Vulture released in Thailand, not Mongolia

Published May 11, 2007

DOI LANG, Thailand - It seemed like a good idea: fly a rare vulture from Thailand back to its native Mongolia. Thai Airways agreed to transport the bird, and nature lovers rallied to the cause.

But fears of bird flu thwarted the flight, and the vulture was freed in northern Thailand on Thursday, thousands of miles from home. China and South Korea refused to let the bird be flown through their capitals, despite tests showing it did not have bird flu.

The cinereous vulture was found in southeastern Thailand in December, emaciated and apparently lost. Also known as the black or monk vulture, the species is in decline in Asia.

Veterinarians in Bangkok nursed the bird back to health, feeding it pork legs and rotten meat. But Thursday's release didn't go exactly as planned.

Officials were hoping the bird would fly off in search of food along with four Himalayan griffon vultures also rescued in Thailand.

Instead, the griffons took off first, leaving the vulture alone, stretching its wings. Chaiyan Kasorndorkbua, who oversaw the bird's recovery, then picked it and threw it into the air, forcing it to fly toward a ridge.

Chaiyan said the bird was tagged with a radio transmitter to track its progress and migration routes.

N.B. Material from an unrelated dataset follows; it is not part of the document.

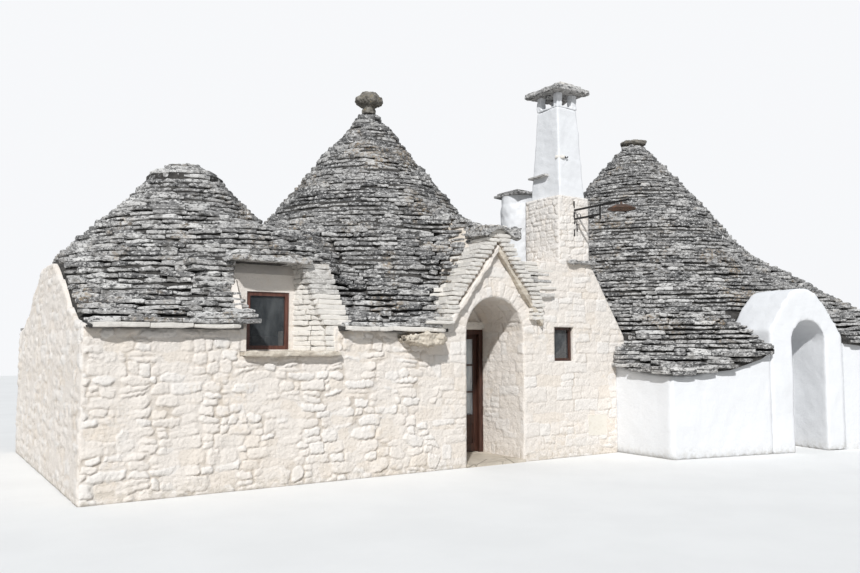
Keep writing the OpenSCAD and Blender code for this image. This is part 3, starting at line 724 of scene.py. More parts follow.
def limeHere(x, y, level):
    # whitewash that was brushed on past the walls
    depth, wave = roofKeep["limeDepth"]
    if abs(x) < roofKeep["porch"] and y < depth + wave * math.sin(level * 9):
        return 0.92
    low, high = (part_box("dormer_niche")[1][0] + reach for reach in roofKeep["cheek"])
    cheek = low < x < high and y < roofKeep["cheekDepth"] and level < roofKeep["cheekTop"]
    return 0.85 if cheek else 0.0


def laidRoofs():
    names = ("left_roof_slabs", "middle_roof_slabs", "right_roof_slabs", "right_roof_slabs_back")
    piles = [SlabPile(11 + n) for n in range(4)]
    left, middle = (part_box(name)[1][0] for name in ("left_roof", "middle_roof"))
    fine = slabSizes["course"] / 8
    lowest, highest = np.nanmin(roofHeight), np.nanmax(roofHeight)
    for step in range(int(lowest / fine), int(highest / fine) + 1):
        level = step * fine
        for line in contour(roofHeight - level):
            loop = np.ptp(line, axis=0).min() if np.allclose(line[0], line[-1]) else 9
            points = evenly(line, 0.03)
            if points is None:
                continue
            points = calmed(points)
            x, y = points.T
            steep = np.hypot(sample(slopeX, x, y), sample(slopeY, x, y))
            ahead = unit(np.diff(points, axis=0))
            side = np.select([x < left, x < middle, y < slabSizes["backFrom"]], [0, 1, 2], 3)
            parted = np.diff(side, prepend=side[0]) != 0
            parted[1:-1] |= 1 - np.sum(ahead[1:] * ahead[:-1], axis=1) > slabSizes["turn"]
            for first, last in stretches(steep < slabSizes["flat"][step % 8], parted):
                part = points[first:last + 1]
                small = max(0.10, 0.45 * math.hypot(*np.ptp(part, axis=0)))
                lengths = [min(length, small * share)
                           for length, share in zip(slabSizes["length"], (1, 1.6))]
                layRun(piles[side[first]], part, level, lengths, limeHere, noSlabHere,
                       deepest=0.38 * loop, paler=slabSizes["paler"][side[first]])
    for name, pile in zip(names, piles):
        pile.build(name)


laidRoofs()


# eaves and verges: long pale slabs along the edges

edgeLook = {"course": 0.062, "fill": (0.76, 0.97), "length": (0.26, 0.66), "depth": 0.40,
            "out": (0.050, 0.085), "stepBack": 0.018, "inset": 0.09, "paler": 0.30, "lime": 0.9,
            "bend": 0.2, "front": -0.07,
            "gaps": ((-3.62, -2.80), (-0.90, 99))}
vergeLook = {"course": 0.062, "reach": (0.05, 0.19), "front": -0.105, "depth": 0.42, "cut": 0.06}
bay = {"corner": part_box("white_corner_wall")[0][0], "face": -1.11, "turn": 12, "over": 0.06,
       "end": -1.25}
gableLow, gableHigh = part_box("white_gable_wall")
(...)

Thai Airways announced in March that it would transport the vulture to Mongolia. But months of lobbying failed to ease the bird flu concerns of China and South Korea, though tests deemed the vulture free of the virus.

The cinereous vulture - normally not found in Thailand - is defined as near-threatened by the World Conservation Union. Its global population is estimated at between 14, 400 and 20, 000.